The V.I.P people in ones life never have to ask to be V.I.P. They know off top that their in that thang...But hey I respect the fact she got straight to the point without holding a big stupid long generic text exchange. Still and all I cant help ya. The fact that you had to ask should have gave you your answer. People Im good with know they good. Heauxs I tell ya!

2/17/10

Don't be THAT girl


I always catch myself. I went "out" this Friday & I spent most of my time in the club by my damn self. I don't fit in everywhere. Don't even try really. From the minute I walked in I realized "I'm not one of them". I don't know who they are. I don't know what they do. I just know I'm not them. I don't dance unless I'm joking.

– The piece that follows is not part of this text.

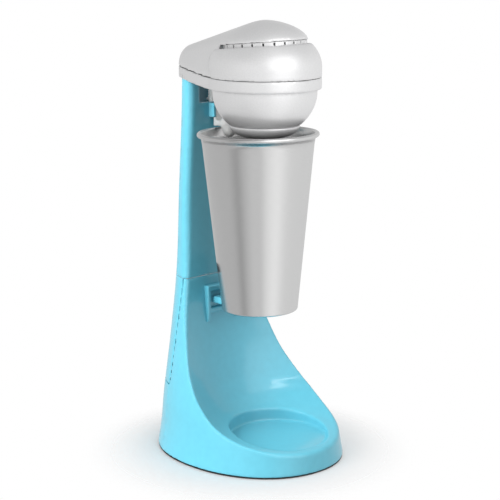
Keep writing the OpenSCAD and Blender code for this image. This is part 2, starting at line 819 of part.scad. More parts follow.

I don't take myself seriously because it's a fucking club not a senate meeting. My black friend girls aren't a squad. I've never really belonged to a group of (black) girls. Unless 8th grade which to most sane people it doesn't.
My conclusion is I go for quality. I have really strong relationships with people who don't hang out together unless I make them and that's so cool. Sometimes I wish I could fit in but I didn't grow up like them. Oh well... I'm not trying to be "down". I'd much rather be strange little me who sits alone. I just can't pretend.

2/16/10

Give it up

I'm not Catholic but for Lent I'm giving something up. I'm giving up the delusional fantasy world I live in. It's going to be hard. I don't know how to live outside this world I've created for myself. It's safe. I've become a snail or something. I hide in my shell and refuse to live life. I used to drink too much but at least back then I lived. This stale pit of depression that I live in has made me a horrific person. I hate myself. I'm not living just existing. I'm hoping that this new job and the move get me out of this bullshit I currently live in. My slump is mostly my fault and I understand that perfectly.
I realized my problem and I'm giving it up.. On to reality.